Stated task
Reproduce the span that opens at the line containing "const slab = new" and closes at the line containing "imported = [obj", both lines included, without alteration and without any other line.

Dataset content

----------

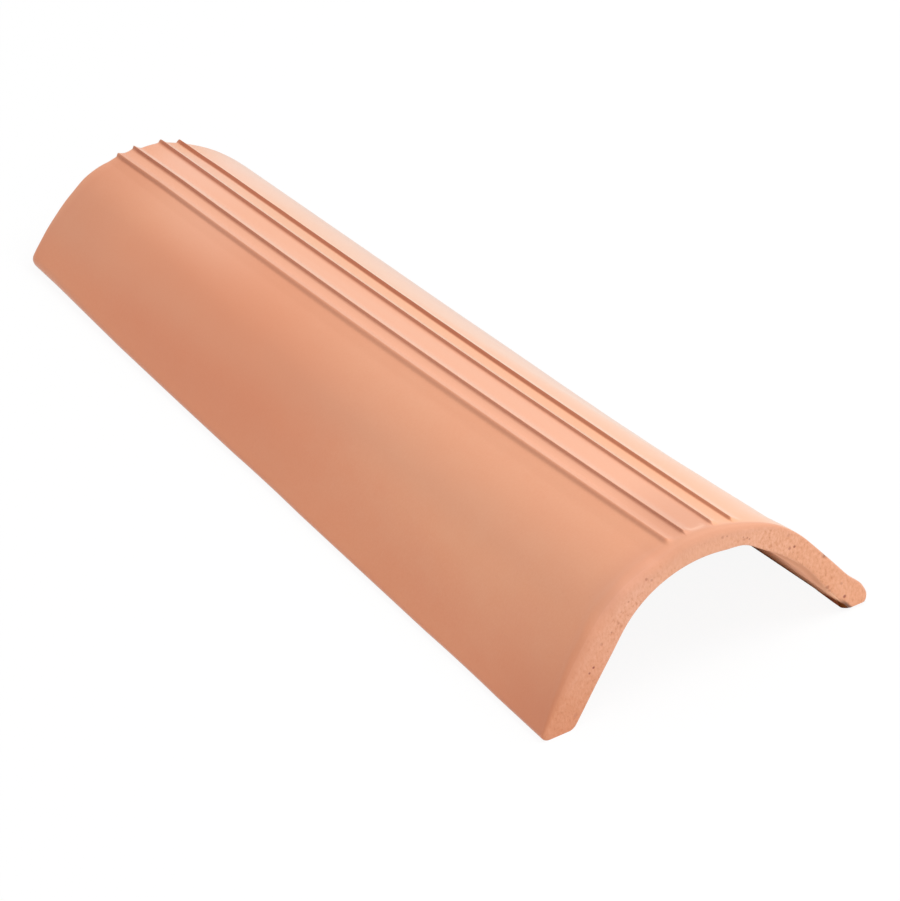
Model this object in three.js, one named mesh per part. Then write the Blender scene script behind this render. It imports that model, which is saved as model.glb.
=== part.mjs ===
// Curved clay roof tile of the barrel (canal) kind: a slab of fired clay bent into an
// arch that narrows towards one end, with four grip ribs pressed along its crown.
// Millimetres, +Z up. X runs across the tile, Y along it with the wide end at -Y.
// The tile lies on its two long feet on the plane z = 0, centred over the origin.
import * as THREE from 'three';
import { mergeVertices } from 'three/addons/utils/BufferGeometryUtils.js';

const { clamp, degToRad, lerp } = THREE.MathUtils;

// Driving dimensions, each one a size that could be set by itself.
const length = 400; // end cut to end cut
const wall = 10; // clay thickness at the crown and in the feet, square to the surface
const wideSpan = 143; // over the outside of the feet, wide end
const narrowSpan = 100; // over the outside of the feet, narrow end
const wideCrownRadius = 55.2; // outside of the arch, wide end
const narrowCrownRadius = 31; // outside of the arch, narrow end
const wideLegSlope = degToRad(50.8); // legs above the horizontal, wide end
const narrowLegSlope = degToRad(38.2); // legs above the horizontal, narrow end
const haunchThickening = 2.3; // extra clay on the outside, between crown and foot
const narrowFullness = 1.7; // how far both faces swell there at the narrow end
const crownSag = 2.8; // the fired arch is this much lower halfway along
const footRadius = 2.2; // outer lower edge of each foot
const arrisRadius = 2; // outer edge of both end cuts
const ribHeight = 1.8; // crest above the arch
const ribSteepWidth = 2.2; // flank of a rib towards -X
const ribGentleWidth = 3.4; // flank of a rib towards +X
const ribPairGap = 2.1; // bare strip between the two ribs of a pair
const ribMiddleGap = 6.1; // bare strip between the two pairs
const wideRibShift = 3.5; // ribs lie this far to +X of the crown line, wide end
const narrowRibShift = 8; // and this far at the narrow end

// How finely the smooth stretches are faceted.
const flankSteps = 12; // from the ribs down to the rounded foot, each side
const footSteps = 3; // round the lower edge of each foot
const arrisSteps = 3; // round the edge of each end cut
const bodySteps = 14; // along the length, between the two rounded edges

// The form of the arch at a share v of the length, 0 at the wide end, 1 at the narrow.
// It is an arc of the crown radius that runs on at both sides as a leg, down to z = 0.
// The sharp foot lies outside the rounded one, by what the rounding takes off.
function archAt(v) {
  const slope = lerp(wideLegSlope, narrowLegSlope, v);
  const radius = lerp(wideCrownRadius, narrowCrownRadius, v);
  const roundedOff = footRadius / Math.tan(slope / 2);
  const sharpFoot = lerp(wideSpan, narrowSpan, v) / 2 + roundedOff - footRadius;
  const rise = sharpFoot * Math.tan(slope) - (radius * (1 - Math.cos(slope))) / Math.cos(slope);
  return {
    slope,
    radius,
    centre: rise - radius,
    arcLength: radius * slope,
    legLength: (rise - radius * (1 - Math.cos(slope))) / Math.sin(slope) - roundedOff,
    roundLength: footRadius * (Math.PI - slope),
    innerLegLength: (rise - radius + (radius - wall) * Math.cos(slope)) / Math.sin(slope),
    roundCentre: sharpFoot - roundedOff,
    fullness: narrowFullness * v,
    settled: 1 - (4 * v * (1 - v) * crownSag) / rise,
    ribShift: lerp(wideRibShift, narrowRibShift, v),
  };
}

// The swell of the haunches at a distance from the crown line: none over the crown and
// at the foot, most between them, as a share of its full height.
const swellStart = 0.35; // as a share of the arc
function swellShare(path, { arcLength, legLength }) {
  const start = swellStart * arcLength;
  const share = (path - start) / (arcLength + legLength - start);
  return Math.sin(Math.PI * clamp(share, 0, 1));
}

// A pair of points through the wall, one on the outer and one on the inner face, at a
// distance over the outside from the crown line: along the arc, down the leg, round the
// foot. The outer one can stand up from the face.
function pairAt(signedPath, arch, up = 0) {
  const { slope, radius, arcLength, legLength, roundLength } = arch;
  const path = Math.abs(signedPath);
  const side = Math.sign(signedPath);
  const turned = Math.min(path, arcLength) / radius;
  const onLeg = clamp(path - arcLength, 0, legLength);
  const onRound = Math.max(path - arcLength - legLength, 0);
  const swell = swellShare(path, arch);

  const outwards = new THREE.Vector2(Math.sin(turned), Math.cos(turned));
  const down = new THREE.Vector2(Math.cos(slope), -Math.sin(slope));
  const outer = new THREE.Vector2(0, arch.centre);
  const inner = outer.clone();
  outer.addScaledVector(outwards, radius + up + swell * (arch.fullness + haunchThickening));
  outer.addScaledVector(down, onLeg);
  inner.addScaledVector(outwards, radius - wall + swell * arch.fullness);
  inner.addScaledVector(down, (arch.innerLegLength * (onLeg + onRound)) / (legLength + roundLength));
  if (onRound > 0) {
    const turn = Math.PI / 2 - slope - onRound / footRadius;
    outer.set(
      arch.roundCentre + footRadius * Math.cos(turn),
      footRadius * (1 + Math.sin(turn)));
  }

  for (const point of [outer, inner]) {
    point.x *= side;
    point.y *= arch.settled;
  }
  return { outer, inner };
}

// Where each rib starts, measured over the outside from the middle of the group.
const ribWidth = ribSteepWidth + ribGentleWidth;
const innerStart = ribMiddleGap / 2;
const pitch = ribWidth + ribPairGap;
const ribStarts = [-innerStart - pitch - ribWidth, -innerStart - ribWidth, innerStart, innerStart + pitch];
const ribbedHalf = innerStart + pitch + ribWidth;

// The form of one rib: a rounded ridge with hollow flanks, from the edge of its base up
// a flank to the crest, as shares of the flank's width and of the height.
const ribFlank = [
  { out: 1, up: 0 },
  { out: 0.6, up: 0.22 },
  { out: 0.25, up: 0.85 },
];
const ribProfile = [
  ...ribFlank.map(({ out, up }) => ({ along: ribSteepWidth * (1 - out), up: up * ribHeight })),
  { along: ribSteepWidth, up: ribHeight },
  ...ribFlank.map(({ out, up }) => ({ along: ribSteepWidth + ribGentleWidth * out, up: up * ribHeight }))
    .reverse(),
];

// The section from the left foot to the right, as pairs through the wall: round the
// foot, up the smooth flank, over the ribs with their bare strips, and down again.
function sectionAt(v) {
  const arch = archAt(v);
  const flankEnd = arch.arcLength + arch.legLength;
  const pathEnd = flankEnd + arch.roundLength;
  const pairs = [];
  for (let i = 0; i < footSteps; i += 1) {
    pairs.push(pairAt(lerp(-pathEnd, -flankEnd, i / footSteps), arch));
  }
  for (let i = 0; i < flankSteps; i += 1) {
    pairs.push(pairAt(lerp(-flankEnd, arch.ribShift - ribbedHalf, i / flankSteps), arch));
  }
  for (const start of ribStarts) {
    for (const { along, up } of ribProfile) {
      pairs.push(pairAt(arch.ribShift + start + along, arch, up));
    }
  }
  for (let i = 1; i <= flankSteps; i += 1) {
    pairs.push(pairAt(lerp(arch.ribShift + ribbedHalf, flankEnd, i / flankSteps), arch));
  }
  for (let i = 1; i <= footSteps; i += 1) {
    pairs.push(pairAt(lerp(flankEnd, pathEnd, i / footSteps), arch));
  }
  return pairs;
}

// Stations along the tile, as distances from the end cut: close together round the
// edges, even between them.
function stationsAlong() {
  const edge = [];
  for (let i = 0; i < arrisSteps; i += 1) {
    edge.push(arrisRadius * (1 - Math.cos((i / arrisSteps) * (Math.PI / 2))));
  }
  const body = [];
  for (let i = 0; i <= bodySteps; i += 1) {
    body.push(lerp(arrisRadius, length - arrisRadius, i / bodySteps));
  }
  return [...edge, ...body, ...edge.map((d) => length - d).reverse()];
}

// How far the outer face draws back in the rounded edge at a distance from an end cut.
function edgeDrawback(distance) {
  const inside = Math.max(arrisRadius - distance, 0);
  return arrisRadius - Math.sqrt(arrisRadius ** 2 - inside ** 2);
}

// The slab: a box divided across and along, whose corners are moved to the section.
function tileGeometry() {
  const stations = stationsAlong();
  const sections = stations.map((distance) => sectionAt(distance / length));
  const across = sections[0].length - 1;
  const along = stations.length - 1;

  const slab = new THREE.BoxGeometry(across, along, 1, across, along, 1);
  const corners = slab.attributes.position;
  for (let k = 0; k < corners.count; k += 1) {
    const column = Math.round(corners.getX(k) + across / 2);
    const row = Math.round(corners.getY(k) + along / 2);
    const { outer, inner } = sections[row][column];
    const point = inner.clone();
    if (corners.getZ(k) > 0) {
      const thick = outer.distanceTo(inner);
      const drawback = edgeDrawback(Math.min(stations[row], length - stations[row]));
      point.copy(outer).lerp(inner, drawback / thick);
    }
    corners.setXYZ(k, point.x, stations[row] - length / 2, point.y);
  }
  slab.deleteAttribute('normal');
  slab.deleteAttribute('uv');
  const solid = mergeVertices(slab, 1e-4);
  solid.computeVertexNormals();
  return solid;
}

const firedClay = new THREE.MeshStandardMaterial({ color: 0xe0a081, roughness: 0.92, metalness: 0 });

const tile = new THREE.Mesh(tileGeometry(), firedClay);
tile.name = 'roof_tile';

const roofTile = new THREE.Group();
roofTile.add(tile);

export default roofTile;
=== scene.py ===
# %% [markdown]
# # A curved clay roof tile
#
# This lesson dresses one barrel roof tile: a slab of clay that was bent over a tapered
# mould while it was wet, cut off at both ends with a wire, dried and fired. Its shape comes
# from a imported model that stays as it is. Here it gets a finer skin, a fired-clay finish, a
# camera and soft light. The clay is worked out in millimetres and handed to Blender in
# metres.

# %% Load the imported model
import math

import bpy
import numpy as np
from mathutils import Matrix, Vector, noise


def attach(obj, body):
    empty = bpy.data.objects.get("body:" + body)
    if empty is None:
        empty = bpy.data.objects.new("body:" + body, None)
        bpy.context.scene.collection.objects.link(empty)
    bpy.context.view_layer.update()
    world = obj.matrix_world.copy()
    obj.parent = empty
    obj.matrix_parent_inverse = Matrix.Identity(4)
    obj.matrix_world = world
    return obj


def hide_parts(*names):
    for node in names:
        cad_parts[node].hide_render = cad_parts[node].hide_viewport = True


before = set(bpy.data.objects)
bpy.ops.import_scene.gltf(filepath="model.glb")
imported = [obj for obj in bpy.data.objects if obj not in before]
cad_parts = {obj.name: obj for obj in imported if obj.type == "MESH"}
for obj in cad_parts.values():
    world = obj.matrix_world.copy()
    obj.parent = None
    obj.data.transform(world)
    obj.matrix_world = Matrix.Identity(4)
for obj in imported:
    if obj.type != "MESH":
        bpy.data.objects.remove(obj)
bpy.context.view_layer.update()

MM = 0.001  # one millimetre in Blender's metres

# %% [markdown]
# ## The camera
#
# A product shot of something long is taken from far away with a long lens, so that both
# ends keep nearly the same scale. A nearby camera with a short lens would make the near end
# swell. So the camera stands well back. Two angles and a roll aim it, which reads more
# easily than a rotation matrix, and the matrix is worked out from them.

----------

Response to this task
  const slab = new THREE.BoxGeometry(across, along, 1, across, along, 1);
  const corners = slab.attributes.position;
  for (let k = 0; k < corners.count; k += 1) {
    const column = Math.round(corners.getX(k) + across / 2);
    const row = Math.round(corners.getY(k) + along / 2);
    const { outer, inner } = sections[row][column];
    const point = inner.clone();
    if (corners.getZ(k) > 0) {
      const thick = outer.distanceTo(inner);
      const drawback = edgeDrawback(Math.min(stations[row], length - stations[row]));
      point.copy(outer).lerp(inner, drawback / thick);
    }
    corners.setXYZ(k, point.x, stations[row] - length / 2, point.y);
  }
  slab.deleteAttribute('normal');
  slab.deleteAttribute('uv');
  const solid = mergeVertices(slab, 1e-4);
  solid.computeVertexNormals();
  return solid;
}

const firedClay = new THREE.MeshStandardMaterial({ color: 0xe0a081, roughness: 0.92, metalness: 0 });

const tile = new THREE.Mesh(tileGeometry(), firedClay);
tile.name = 'roof_tile';

const roofTile = new THREE.Group();
roofTile.add(tile);

export default roofTile;
=== scene.py ===
# %% [markdown]
# # A curved clay roof tile
#
# This lesson dresses one barrel roof tile: a slab of clay that was bent over a tapered
# mould while it was wet, cut off at both ends with a wire, dried and fired. Its shape comes
# from a imported model that stays as it is. Here it gets a finer skin, a fired-clay finish, a
# camera and soft light. The clay is worked out in millimetres and handed to Blender in
# metres.

# %% Load the imported model
import math

import bpy
import numpy as np
from mathutils import Matrix, Vector, noise


def attach(obj, body):
    empty = bpy.data.objects.get("body:" + body)
    if empty is None:
        empty = bpy.data.objects.new("body:" + body, None)
        bpy.context.scene.collection.objects.link(empty)
    bpy.context.view_layer.update()
    world = obj.matrix_world.copy()
    obj.parent = empty
    obj.matrix_parent_inverse = Matrix.Identity(4)
    obj.matrix_world = world
    return obj


def hide_parts(*names):
    for node in names:
        cad_parts[node].hide_render = cad_parts[node].hide_viewport = True


before = set(bpy.data.objects)
bpy.ops.import_scene.gltf(filepath="model.glb")
imported = [obj for obj in bpy.data.objects if obj not in before]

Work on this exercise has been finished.